# Fotos de Surco



## Vane de Rosas (May 8, 2005)

mañana en la tarde "encantada" jajajaajajajajajajajaja seguro haces alusiòn a "aquel forista" con el que si he hablado asì jajajaajajajajaja


----------



## Filter (Apr 9, 2005)

Me alegra que les haya gustado las fotos, este domingo que viene tomo mas, ojala que el dia no este tan gris. 

Causita espero hablar contigo hermano, son dias que no nos vemos en el msn, esta semana de hecho kay:


----------



## friendLima (Jun 21, 2004)

excelente las fotos , toda esa zona de la embajada esta muy bonita , y perfilandose como una zona muy comercial , ademas creo que por allí esta el centrum La CATOLICA , hay buenos restaurantes y demas negocios , oye hasta ahora no postean el centro comercial de Chacarilla , las casas son enormes , todas las salas o salones principales de esas casas miden kms. por decir algo, ja ja.


----------



## pedro1011 (Jan 15, 2005)

A raíz de la iniciación de los trabajos de construcción de la autopista por el cerro Centinela, hoy fue publicada esta interesante panorámica, donde se observa la zona de Monterrico.


----------



## carlosbe (Nov 8, 2006)

Se ve lindo Surco


----------



## Vane de Rosas (May 8, 2005)

Que chèvere la foto Pedrín!!


----------



## Miraflorino (Nov 23, 2007)

*Iglesia de Santiago Apóstol en la Plaza Mayor de Santiago de Surco*

















En Semana Santa sale la procesión del Señor del Triunfo montado en la burrita "Blanca Nieves"...


----------



## **Rape** (Jun 23, 2006)

se ve bonito surco, aunque el cielo estuvo demasiado gris :S


----------



## PieroMG (Jun 24, 2007)

Surco es en general lindo, pero no lo conozco en su totalidad.
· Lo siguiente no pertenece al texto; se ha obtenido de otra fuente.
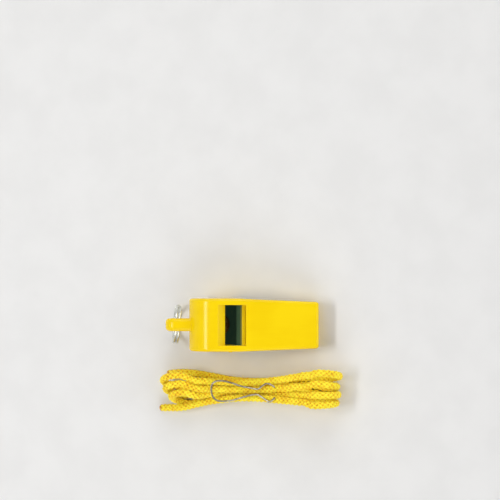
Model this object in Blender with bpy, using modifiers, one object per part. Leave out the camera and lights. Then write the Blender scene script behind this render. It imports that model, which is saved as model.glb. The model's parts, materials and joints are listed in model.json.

La zona de Monterrico y Casuarinas es la más chévere a mi parecer.


----------



## A380luis (Nov 3, 2007)

también chacarilla, en general surco norte


----------



## Miraflorino (Nov 23, 2007)

*Surco Antiguo (también llamado Surco Viejo ó Pueblo de Surco)*

Si bien el distrito de Surco es uno de los más grandes,modernos y bonitos de Lima Metropolitana,la esencia "surcana" está en los alrededores de la Plaza Mayor de Surco,que aún conserva ese aire "pueblerino".... incluso siguen habiendo fiestas típicas y los tamales domingueros son una DELICIA !!!!... 
El pueblo es chiquito,calculo que apenas serán 10 manzanas cuanto mucho,rodeando la Plaza Mayor donde está la iglesia de Santiago Apóstol.


----------



## Lia_01 (Mar 4, 2007)

Recuerdo de pequeña en el pueblo de Surco los viñedos, creo que ya no existen?


----------



## Miraflorino (Nov 23, 2007)

*Viñedos,peleas de gallos & peleas de toros...*

Aún existe Lía... pero es a pequeña escala... con procesión para Semana Santa incluida... 


Lia_01 said:


> Recuerdo de pequeña en el pueblo de Surco los viñedos, creo que ya no existen?


----------



## PERUnice (Aug 3, 2008)

lindas fotos UNA PREGNTA ALGUIEN ME PUEDE DECIR QUE SON EL CONJUNTO DE CASITAS EN EL CERRO QUE ESTA ATRAS DE LA EMBAJADA DE USA X EL POLO ? ES UN AA.HH COMO UNA INVACION O ALGO ASI ? O NO SE K PUEDA SER , PRO ME PARECE MUY RARO QUE CASITAS ASI D TRIPLAY ESTEN EN MEDIO D GRANDES RESIDENCIALES INCLUSO LA EMBAJADA Y EL COLEGIO WEBER BAUER TBN ESTAN X AHI TONCS COMO K ESE CONJUNTO D CASITAS NO CONCUERDA CN ESE CNTEXTO , NOSE ALO MEJOR SEAN DEPOSITOS . A SIMPLE VISTA PARECE K FUESE UNO D LOS TANTOS AA.HH K HAY EN VMT O SN JUAN O VILLA EL SALVADOR .


----------



## skyperu34 (May 25, 2003)

Con una notificación a la moderación pidiendo cierre-si asi lo gustan- es mas que suficiente, respetable y "clever"...


OLD !


----------